**Collected material**
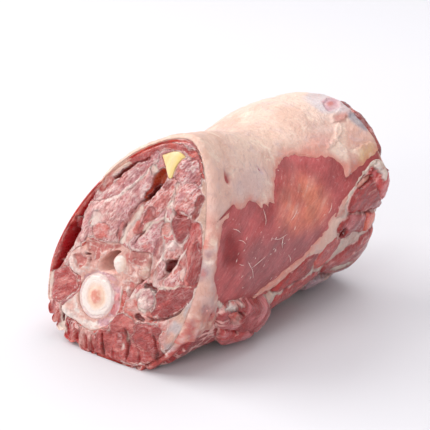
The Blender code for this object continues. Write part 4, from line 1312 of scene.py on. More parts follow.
def build_body():
    """The muscle body under the fat, from the front lip round the outside to the rear lip."""
    degrees = even_angles(451)[:-1]
    columns = len(degrees)
    rounded = np.linspace(0.0, 90.0, 6)
    lip = lip_width(degrees)
    radius = edge_radius(degrees) * 0.8

    def end_rows(start, way, step):
        made = []
        for inset, back in ((3.6, 20.0), (2.6, 3.0), (1.2, 1.2), (0.3, 0.35), (-0.2, 0.12)):
            made.append((start + way * back / step, -(lip + inset) + 0.5))
        for turn in rounded:
            back = radius * (1.0 - math.sin(math.radians(90.0 - turn)))
            inset = radius * (1.0 - math.sin(math.radians(turn)))
            made.append((start + way * (back + 0.02) / step, -inset))
        return made

    front_rows = end_rows(0.0, 1.0, front_step(degrees))
    rear_rows = end_rows(4.0, -1.0, np.full(columns, REAR_STEP))
    body_rows = []
    for index in range(1, BODY_ROWS):
        along = mix(front_rows[-1][0], rear_rows[-1][0], index / BODY_ROWS)
        body_rows.append((along, np.zeros(columns)))
    listed = front_rows + body_rows + rear_rows[::-1]
    along = np.array([row[0] for row in listed])
    growth = np.array([row[1] for row in listed])
    angle = np.tile(degrees, (len(listed), 1))
    base = surface(along, angle, growth).reshape(-1, 3)
    flat_angle = angle.ravel()
    flat_along = along.ravel()
    tones, grain, muscle, relief = flank_fields(base, flat_angle)
    outer = (growth.ravel() > -0.05).astype(float)
    lump = sizes().flank_lump / MM
    swell = lump * layered(base, 16.0, 41) + relief
    crease_at = (flat_angle + 12.0 * noise(base, (9.0, 22.0, 22.0), 46)) / 11.0
    notch = np.exp(-(((crease_at - np.round(crease_at)) * 11.0 / 1.7) ** 2))
    low_front = smooth(190.0, 210.0, flat_angle) + smooth(-62.0, -72.0, flat_angle)
    fade = smooth(0.0, 0.10, flat_along) * smooth(4.0, 3.9, flat_along)
    scallop = (0.8 - 2.6 * notch + 0.5 * layered(base, 4.0, 47)) * low_front * smooth(20.0, 5.0, base[:, 1])
    scallop = scallop * smooth(-3.4, -1.6, growth.ravel())
    shaped = surface(flat_along, flat_angle, growth.ravel() + swell * outer * (0.3 + 0.7 * fade) + scallop)
    # Gap red painted into the notches of the low front scallops is painted shade.
    tones = tint(tones, "gap", 0.6 * notch * low_front * smooth(14.0, 2.0, base[:, 1]))
    ring = oval(TUNNEL_MIDDLE, TUNNEL_LIP, TUNNEL_SLOPE, columns)
    ring_angle = np.degrees(np.arctan2(ring[:, 1] - TUNNEL_MIDDLE[1], ring[:, 0] - TUNNEL_MIDDLE[0]))
    ring = ring[np.argsort((ring_angle + 90.0) % 360.0)]
    tunnel_front = face_point(ring, np.full(columns, -20.0))
    tunnel_rear = face_point(ring, np.full(columns, -20.0), True)
    points = np.vstack((shaped, tunnel_rear, tunnel_front))
    total_rows = len(listed) + 2
    numbers = np.arange(total_rows * columns).reshape(total_rows, columns)
    after_row = np.roll(numbers, -1, axis=0)
    after_column = np.roll(numbers, -1, axis=1)
    after_both = np.roll(after_row, -1, axis=1)
    quads = np.stack((numbers, after_row, after_both, after_column), axis=-1).reshape(-1, 4)
    # The lips take the colours of the cut next to them.
    front_half = flat_along < 2.0
    from_front = base[:, 1] - FACE_Y - FACE_LEAN * base[:, 2]
    cut_share = 1.0 - smooth(0.5, 5.0, np.where(front_half, from_front, REAR_Y - base[:, 1]))
    cut_map = np.where(front_half[:, None], base[:, (0, 2)], front_of_rear(base[:, (0, 2)]))
    near = cut_share > 0.0
    centre = np.array((0.0, 46.0))
    inner = centre + (cut_map - centre) * 0.97
    cut_tones = tones.copy()
    cut_tones[near] = face_fields(inner[near], 3)[1]
    tones = mix(tones, cut_tones, cut_share[:, None])
    corner = smooth(-14.0, -24.0, flat_angle) * smooth(-86.0, -74.0, flat_angle) * (flat_along < 0.5)
    mottled = mottle("deep", "pink", smooth(-0.4, 0.6, layered(base, 4.0, 45)))
    tones = mix(tones, mottled, (0.9 * corner * smooth(0.0, 2.0, from_front))[:, None])
    finish = np.column_stack((muscle, np.ones(len(base)), muscle))
    extra = np.zeros((2 * columns, 3))
    fields = {
        "tone": np.vstack((tones, extra + 0.2)),
        "grain": np.vstack((grain, extra)),
        "finish": np.vstack((finish, extra)),
    }
    return make_piece("muscle_body", points, quads.tolist(), fields, "Flank_muscle", "muscle")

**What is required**
Set down the lines above as they stand, starting with the first line and ending with the line that contains "return made".

**Exercise solution**
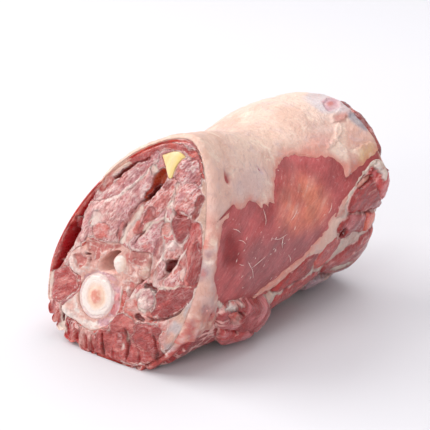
The Blender code for this object continues. Write part 4, from line 1312 of scene.py on. More parts follow.
def build_body():
    """The muscle body under the fat, from the front lip round the outside to the rear lip."""
    degrees = even_angles(451)[:-1]
    columns = len(degrees)
    rounded = np.linspace(0.0, 90.0, 6)
    lip = lip_width(degrees)
    radius = edge_radius(degrees) * 0.8

    def end_rows(start, way, step):
        made = []
        for inset, back in ((3.6, 20.0), (2.6, 3.0), (1.2, 1.2), (0.3, 0.35), (-0.2, 0.12)):
            made.append((start + way * back / step, -(lip + inset) + 0.5))
        for turn in rounded:
            back = radius * (1.0 - math.sin(math.radians(90.0 - turn)))
            inset = radius * (1.0 - math.sin(math.radians(turn)))
            made.append((start + way * (back + 0.02) / step, -inset))
        return made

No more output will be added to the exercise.